At the same time, the war in the Middle East has opened up fractures within the BRICS. When Iran launched missiles and drones at the United Arab Emirates, it was the first time a BRICS member fired missiles at another. The BRICS has been conspicuously absent as a collective, failing to articulate a coherent position.

However, the BRICS was never designed to be a monolithic security bloc. As with its response to the invasion of Ukraine, the group serves as a platform where emerging powers coordinate selectively to hedge against western dominance. Despite not acting collectively, individual members remain influential: China and Russia’s United Nations Security Council vetoes have constrained escalation, and India has secured safe passage for its commercial fleet through direct talks with Tehran.

This is precisely where G7-BRICS engagement becomes critical. BRICS members sit at the geopolitical heart of this conflict (Iran, China and Russia), while the military attack was launched by the G7’s most powerful member.
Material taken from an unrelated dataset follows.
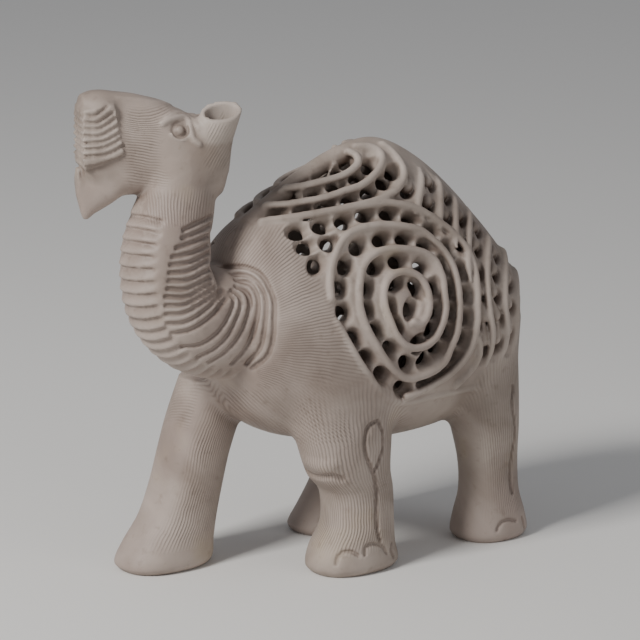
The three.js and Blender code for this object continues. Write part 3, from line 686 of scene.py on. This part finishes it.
# Nested loops on top of the hump, and a short rib behind the spiral's foot, as places in the photo
LOOPS = [
    [(262, 222), (290, 218), (320, 213), (345, 208), (368, 203), (385, 197), (397, 189), (403, 179),
     (403, 170), (398, 160), (390, 151), (382, 145)],
    [(264, 206), (285, 205), (305, 202), (325, 198), (345, 191), (360, 186), (372, 177), (380, 167),
     (382, 158), (378, 151), (368, 147), (356, 147)],
    [(274, 190), (300, 187), (322, 182), (340, 177), (352, 170), (358, 163), (356, 156), (349, 152)],
    [(477, 338), (479, 349), (476, 361), (467, 373), (455, 385)],
]
LOOP_CHANNELS = [
    [(264, 214), (277, 213), (305, 212), (327, 206), (352, 199), (371, 191), (385, 181), (394, 171),
     (390, 159)],
    [(266, 196), (292, 196), (315, 193), (337, 184), (359, 176), (370, 165), (369, 155)],
    [(281, 184), (299, 181), (323, 175), (340, 169), (347, 158)],
    [(300, 170), (323, 164), (336, 158)],
]
# x and z of the smooth edge down the front of the flank and along the belly
BLANKET_EDGE = [
    [17.6, 53.5], [12.5, 44.5], [6.5, 37.2], [1.5, 34.6], [-6, 34.6], [-15, 34.4], [-24, 34.0], [-31.5, 34.4],
]
# x and z of the ribs behind the spiral, and of the channels between them
RUMP_RIBS = [
    [[-7, 71.5], [-9, 73.7], [-11.5, 76.2], [-14, 78.6]],
    [[-12.6, 68], [-14, 70.5], [-16.5, 73.5], [-19.2, 76]],
    [[-15.6, 63.8], [-16.6, 66.3], [-18.6, 69.3], [-22, 72.6]],
    [[-17.2, 57], [-17.6, 60], [-19.2, 63.4], [-22, 66.8], [-25.6, 69.2]],
    [[-20.4, 39], [-21.6, 45], [-21, 50.5], [-22, 56.5], [-24.4, 60.6], [-28.4, 64.2]],
    [[-25, 39], [-26.4, 45], [-26, 50.5], [-28, 55.5], [-31.5, 59], [-33.8, 60]],
    [[-29.6, 39.5], [-31, 45], [-31, 50], [-33, 54], [-35.4, 56.2]],
]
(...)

Macron’s framing – that global fragmentation serves no one – should be the Évian Summit’s animating logic. But a US that is actively hostile to the BRICS and willing to use its leverage within the G7 to prevent an invitation to South Africa to attend the summit, for example, is unlikely to accept a formalised dialogue channel with a bloc that it has repeatedly characterised as anti-American and considers its geopolitical rival.

Macron cannot push too hard on G7-BRICS dialogue without risking US participation at Évian.
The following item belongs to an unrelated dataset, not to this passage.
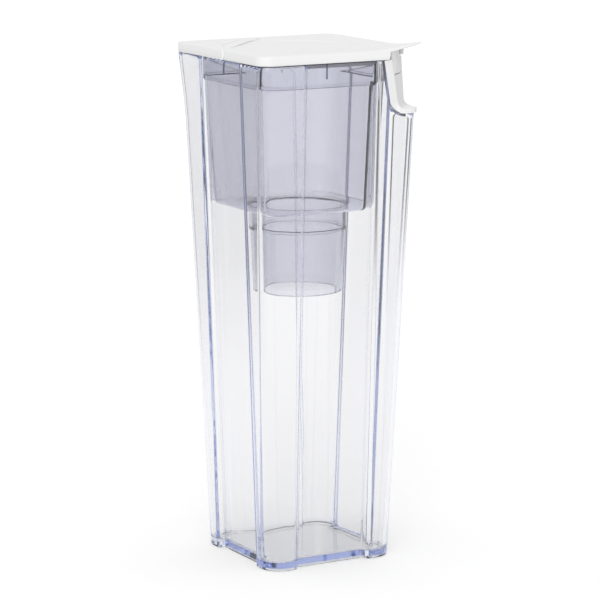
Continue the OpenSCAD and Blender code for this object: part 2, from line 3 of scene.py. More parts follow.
import bpy
import numpy as np
from mathutils import Euler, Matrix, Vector


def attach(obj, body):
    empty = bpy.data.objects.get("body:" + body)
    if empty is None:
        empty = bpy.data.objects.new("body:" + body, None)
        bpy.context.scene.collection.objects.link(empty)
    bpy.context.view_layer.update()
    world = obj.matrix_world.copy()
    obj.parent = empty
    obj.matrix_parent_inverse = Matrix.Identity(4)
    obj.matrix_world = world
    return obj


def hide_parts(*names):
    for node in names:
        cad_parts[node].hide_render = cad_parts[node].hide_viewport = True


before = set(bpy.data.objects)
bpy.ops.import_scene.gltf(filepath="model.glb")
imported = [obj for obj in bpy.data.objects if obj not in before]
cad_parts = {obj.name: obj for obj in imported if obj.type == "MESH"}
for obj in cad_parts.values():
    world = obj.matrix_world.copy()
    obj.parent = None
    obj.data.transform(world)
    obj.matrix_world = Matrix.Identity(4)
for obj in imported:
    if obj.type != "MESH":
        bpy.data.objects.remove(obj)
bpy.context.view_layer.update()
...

Backchannels and pragmatism in a constrained diplomatic space

However, a path for informal engagement with the BRICS is possible. France has confirmed that India’s Modi will attend Évian. Any G7-BRICS backchannel does not need US blessing if it is framed as bilateral Macron-Modi diplomacy rather than an institutional mechanism.

The Iran war will dominate the G7 summit, but the G7 members should avoid an outcome that is reflexively anti-BRICS. Although the war is unavoidably geopolitical, a focus on the economic fallout, specifically an energy stabilisation mechanism or a framework for shipping in the Strait of Hormuz, may make the US more amenable to dialogue.

Recognising the limitations posed by the world as it is, Évian’s success in engaging with the BRICS may not be in formal communiqués, but rather in backchannels and bilateral meetings on the margins of the summit itself.

The reality is that the US-Israel war against Iran has changed the strategic landscape in which the summit will take place. It has accentuated the geopolitical tensions and brought a potential global economic crisis. The formal bridge Macron hoped to forge may have to be satisfied with something less official, yet one that keeps the channels of communication open, especially on how to achieve economic and energy stabilisation, which also touches on another of France’s priorities for the summit – reducing global imbalances that threaten the stability of the global economy.